Borrowers are the clear beneficiaries, as more banks reduce rates to keep existing relationships intact. In one instance, Cloutier says Midsouth cut a large client's annual borrowing costs by $70,000 just to keep them in the fold.

"We cut our rates pretty good …to keep the business," Cloutier says. "It is cutthroat out here on getting business, it really is." Smaller banks have been consistently undercut by bigger institutions. In mid-February, the average interest rate for a commercial-and-industrial loan at a community bank was 4.73%, according to a recent survey by the Federal Reserve Board.

Large banks had an average rate of 3.34%, the survey found. (The survey used $4.4 billion in assets as its dividing line for small and large banks.) So smaller banks are resorting to floating rate loans to close the gap.
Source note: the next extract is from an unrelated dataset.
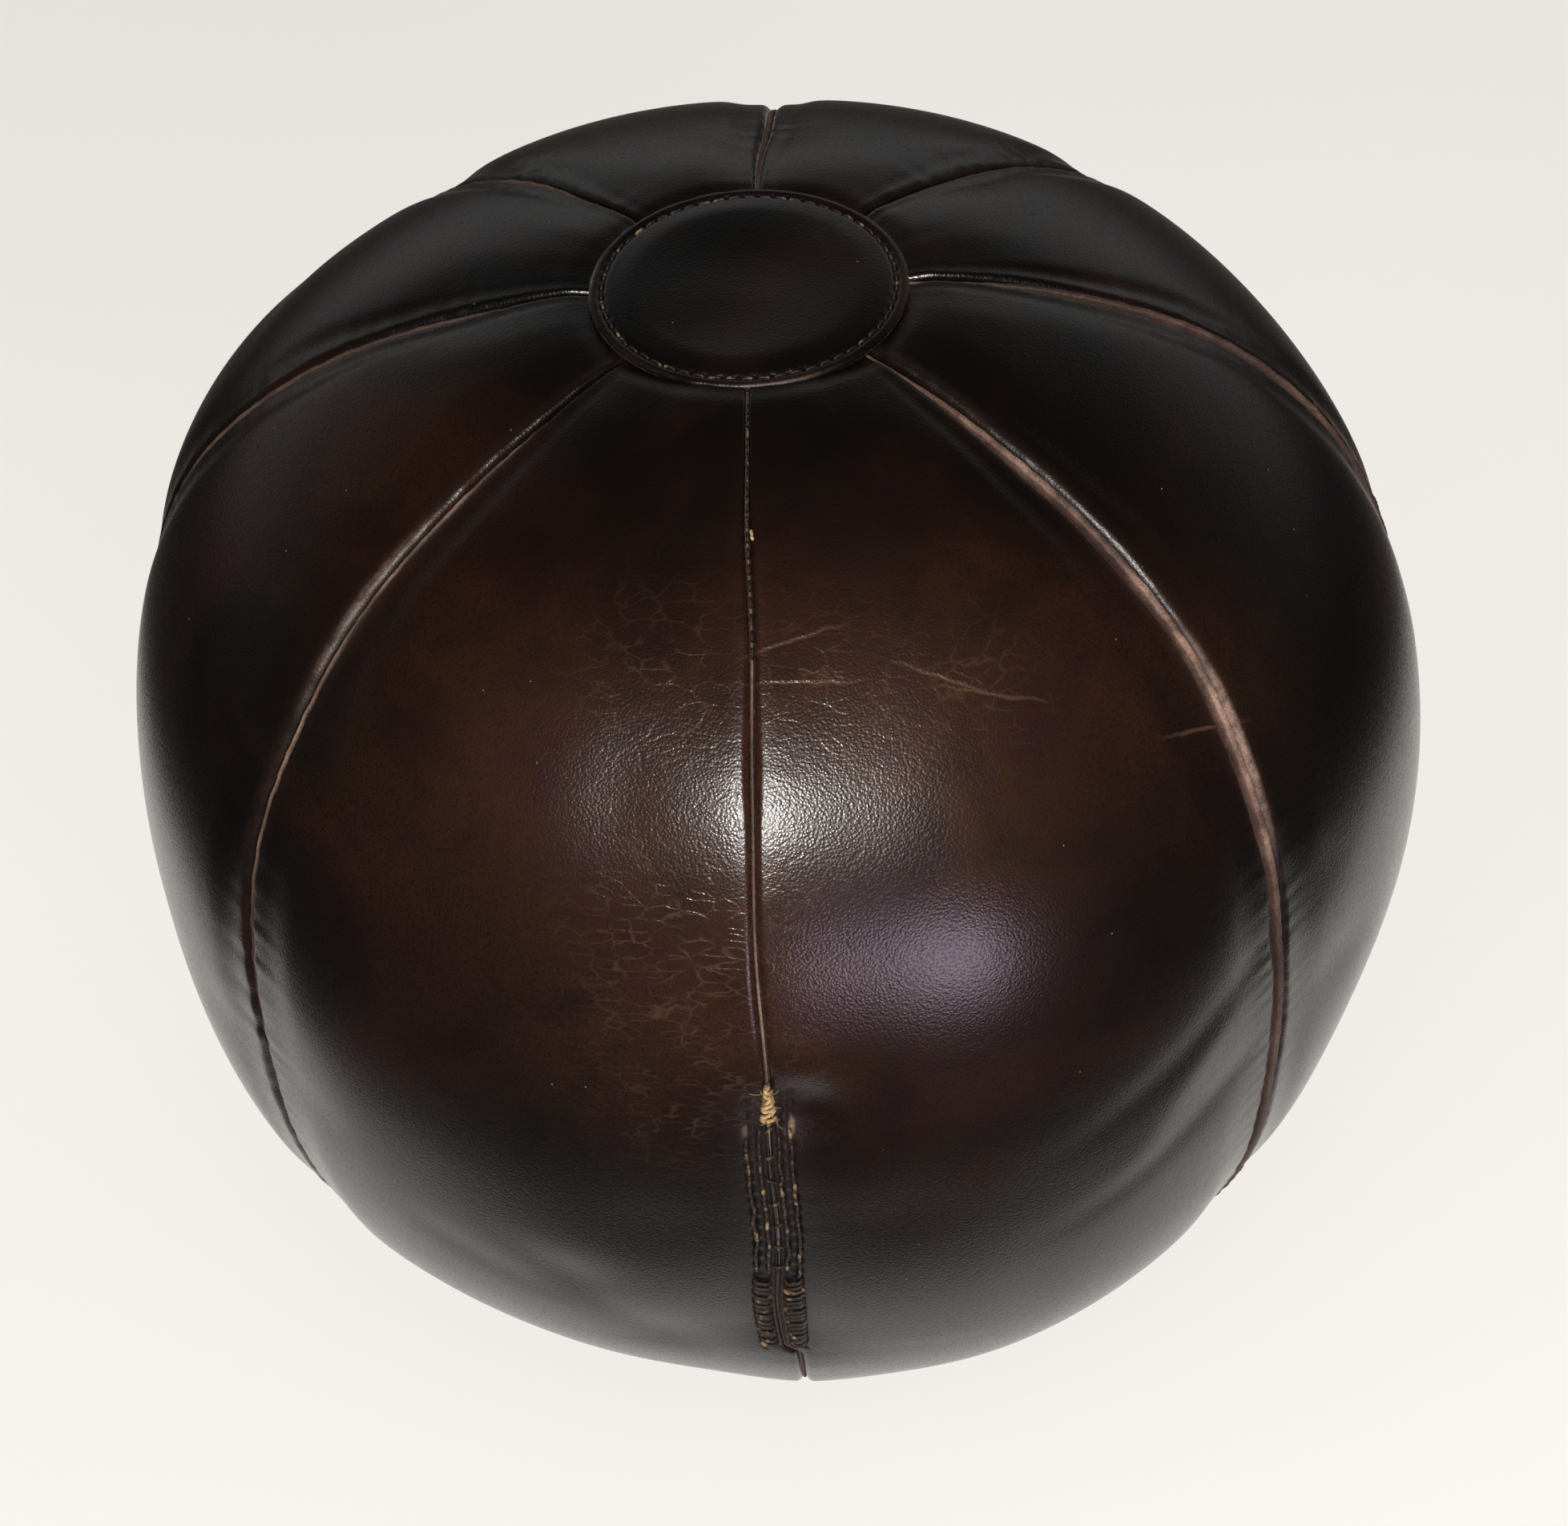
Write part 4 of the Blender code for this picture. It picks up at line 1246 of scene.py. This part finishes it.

"It is a much more competitive landscape now compared to a year ago, especially for the larger C&I loans," says Curt Myers, the president and chief operating officer at Fulton Bank, a banking unit of Fulton Financial (FULT) in Lancaster, Pa.

"In a lot of cases, a fixed rate may be 2% more than a floating rate and that's a material difference in pay" to the borrower, Myers adds.

Floating rates are usually tied to shorter-term credits such as lines of credit. The Fed's decision to keep interest rates low through next year has led borrowers to push for floating-rate loans of longer duration.

Borrowers "are comfortable with a 2% to 3% floating rate because they know that it's not going up anytime soon," says Michael Brown, a vice chairman and chief operating officer at IberiaBank (IBKC) in Lafayette, La. "Our industry tends to be very accommodating."

Banks of all sizes are struggling to generate C&I volume. The same Fed survey found that volume at large banks fell 7% in mid-February compared to a year earlier. Smaller banks suffered a 9% decline.

Bankers are relying on lower rates to poach clients, though they remain hesitant to drastically alter loan structures after the financial crisis. Bankers say that, in competitive commercial loan markets such as Texas, it is common to see a 2.5% floating rate trump a 3.5% fixed rate.

"We've seen more competition in the first part of this year than we did last year," Brown says. He says competition has picked up as more banks rebound from credit wounds and look to grow.

Investors have also reached a point where they are pressuring banks to expand balance sheets. Investors "don't want to talk about credit, they want to talk about growth," Brown says.

A rise in floating rates concerns bankers like Myers, who wonders about the potential long-term financial risk for those borrowers. "We're worried and we're advising our clients … to make sure they are managing their interest-rate risk," he says. "Rates will go up at some point. If it happens to be a year from now, it could catch a lot of people."

It could also snag a lot of banks. Many bankers agreed that some clients are taking on 10- to 15-year floating-rate loans. Banks could face margin compression if the Fed raises rates and deposits reprice faster than the rates on longer-term floating-rate loans.

Long-term floating-rate loans "can be a bit nutty because you have to be careful that you're matching it with the funding and that's hard to do," says Christopher Marinac, an analyst at FIG Partners. Banks making these loans are "taking a calculated bet that they can get away with this."

Brown says he's seen a bank offer a 15-year owner-occupied loan at an "extraordinarily aggressive" rate of 3.25%. When asked if he would compete with that rate, Brown says it depends.

"We try to look at the individual relationship beyond simply the loan" and "what it means to us on a long-term basis," Brown says. "We're trying to be smart about where it makes sense for us to treat a rate as an exception and not make it a norm."